→ Required task
Count the lines below that contain the word "this", and give only that number.

→ Recorded data
---

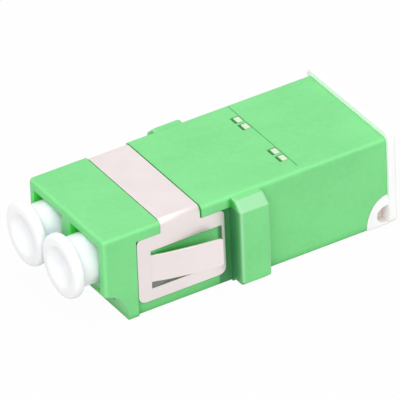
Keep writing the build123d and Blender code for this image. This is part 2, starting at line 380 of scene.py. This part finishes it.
def clip_gap_shadow(finish):
    """A mask of painted shadow in the clip's side pockets, before and behind the plates.

    Behind a plate it goes on over the ear's front face, and fades out along it.
    """
    x, z, out = finish.along("X"), finish.along("Z"), finish.from_middle()
    on_floor = finish.fall(out, POCKET_FLOOR + 0.05 * MM, POCKET_FLOOR + 0.15 * MM)
    behind = finish.ramp(x, clip_high.x - 0.75 * MM, clip_high.x - 0.45 * MM)
    behind = behind * finish.fall(x, EAR_FRONT + 0.02 * MM, EAR_FRONT + 0.12 * MM)
    before = finish.ramp(x, clip_low.x - 0.30 * MM, clip_low.x - 0.20 * MM)
    before = before * finish.fall(x, clip_low.x - 0.02 * MM, clip_low.x + 0.10 * MM) * on_floor
    beside = finish.ramp(out, POCKET_FLOOR - 0.20 * MM, POCKET_FLOOR - 0.05 * MM)
    beside = beside * finish.fall(out, 6.8 * MM, 8.6 * MM)
    below_top = finish.fall(z, POCKET_TOP - 0.1 * MM, POCKET_TOP + 0.05 * MM)
    return finish.larger(behind, before) * beside * below_top


def lower_slot(finish):
    """A mask of the pocket's floor behind the slot under each finger, where a grey shade is painted."""
    x, z, out = finish.along("X"), finish.along("Z"), finish.from_middle()
    on_floor = finish.ramp(out, POCKET_FLOOR - 0.20 * MM, POCKET_FLOOR - 0.05 * MM)
    on_floor = on_floor * finish.fall(out, POCKET_FLOOR + 0.05 * MM, POCKET_FLOOR + 0.15 * MM)
    level_with_slot = finish.ramp(z, 2.1 * MM, 2.4 * MM) * finish.fall(z, 3.1 * MM, 3.4 * MM)
    along_plate = finish.ramp(x, clip_low.x + 0.5 * MM, clip_low.x + 0.9 * MM)
    along_plate = along_plate * finish.fall(x, clip_high.x - 2.5 * MM, clip_high.x - 1.5 * MM)
    return on_floor * level_with_slot * along_plate


def steel(base):
    """Cold-rolled stainless sheet: faint streaks along its rolling, soft haze and a painted highlight along
    its cut edges.
    """
    finish = new_finish("steel")
    streaks = finish.noise(0.05 * MM, detail=3, roughness=0.6, stretch=(60, 1, 1))
    haze = finish.noise(2.2 * MM, detail=3, roughness=0.55)
    specks = finish.noise(0.10 * MM, detail=1)
    rounded, edge = finish.edges(0.05 * MM)
    dull = [part * 0.97 for part in base]
    # A paler steel: painted highlight along the sheet's cut edges.
    edge_highlight = [part + (1 - part) * 0.6 for part in base]
    shade = finish.blend(finish.ramp(haze * 0.6 + streaks * 0.4, 0.3, 0.7), dull, base)
    shade = finish.blend(edge * 0.7, shade, edge_highlight)
    rough = 0.30 + haze * 0.12 + streaks * 0.10 - edge * 0.08
    relief = finish.bump(haze, 0.03 * MM, rounded, 0.2)
    relief = finish.bump(streaks * 0.8 + specks * 0.2, 0.0016 * MM, relief, 0.5)
    return finish.surface(finish.node("ShaderNodeBsdfPrincipled", {}, {
        "Base Color": shade, "Metallic": 1.0, "Roughness": rough, "Normal": relief,
    }))


def moulded(name, base, gloss, grain_depth, hollow, reach, open_share=0.15, glow=0.0, hollow_top=None):
    """A pale moulded plastic or ceramic with slow clouds, fine grain and painted shade in its hollows.

    gloss is its lowest roughness, and grain_depth the depth of its grain. The hollow colour is painted shade
    that shows in corners within the reach, from open_share of shade up, and only below hollow_top where that
    is given. glow is how far light spreads inside.
    """
    finish = new_finish(name)
    clouds = finish.noise(3 * MM, detail=3, roughness=0.5)
    grain = finish.noise(0.09 * MM, detail=2, roughness=0.55)
    specks = finish.ramp(finish.noise(0.35 * MM, detail=2), 0.66, 0.74)
    rounded, edge = finish.edges(0.10 * MM)
    deep = [part * 0.965 for part in base]
    speck = [part * 0.9 for part in base]
    shade = finish.blend(finish.ramp(clouds, 0.3, 0.7), deep, base)
    shade = finish.blend(specks * 0.25, shade, speck)
    inside = finish.ramp(finish.hollows(reach), open_share, open_share + 0.40)
    if hollow_top is not None:
        inside = inside * finish.fall(finish.along("Z"), hollow_top - 0.4 * MM, hollow_top + 0.4 * MM)
    # Painted shade in the hollows.
    shade = finish.blend(inside, shade, hollow)
    rough = gloss + clouds * 0.08 + grain * 0.05 - edge * 0.04
    relief = finish.bump(clouds, 0.05 * MM, rounded, 0.2)
    relief = finish.bump(grain, grain_depth, relief, 0.5)
    return finish.surface(finish.node("ShaderNodeBsdfPrincipled", {}, {
        "Base Color": shade, "Roughness": rough, "Normal": relief, "IOR": 1.50,
        "Subsurface Weight": glow, "Subsurface Radius": (1.0, 1.0, 1.0),
        "Subsurface Scale": glow * 2.0 * MM,
    }))


def dress(name, material):
    """Gives a CAD node its finish, in the slot that it came with."""
    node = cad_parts[name]
    if node.material_slots:
        node.material_slots[0].material = material
    else:
        node.data.materials.append(material)


def start(add, name, **settings):
    """Deselects everything, adds a primitive and puts its place into its mesh."""
    bpy.ops.object.select_all(action="DESELECT")
    add(**settings)
    piece = bpy.context.object
    piece.name = name
    piece.data.name = name
    bpy.ops.object.transform_apply(location=True, rotation=True, scale=True)
    return piece


def choose(piece, kind, test):
    """Selects the vertices, edges or faces whose middle passes a test, and nothing else."""
    bpy.ops.mesh.select_mode(type=kind)
    bpy.ops.mesh.select_all(action="DESELECT")
    mesh = bmesh.from_edit_mesh(piece.data)
    chosen = 0
    for part in {"VERT": mesh.verts, "EDGE": mesh.edges, "FACE": mesh.faces}[kind]:
        if kind == "VERT":
            middle = part.co
        elif kind == "EDGE":
            middle = (part.verts[0].co + part.verts[1].co) / 2
        else:
            middle = part.calc_center_median()
        if test(middle):
            part.select_set(True)
            chosen += 1
    mesh.select_flush_mode()
    bmesh.update_edit_mesh(piece.data)
    if not chosen:
        raise RuntimeError(f"{piece.name}: nothing to select for this step")


def near_to(value, target):
    """True where a coordinate lies on a plane of the shape."""
    return abs(value - target) < TOUCH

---

→ Exercise output
2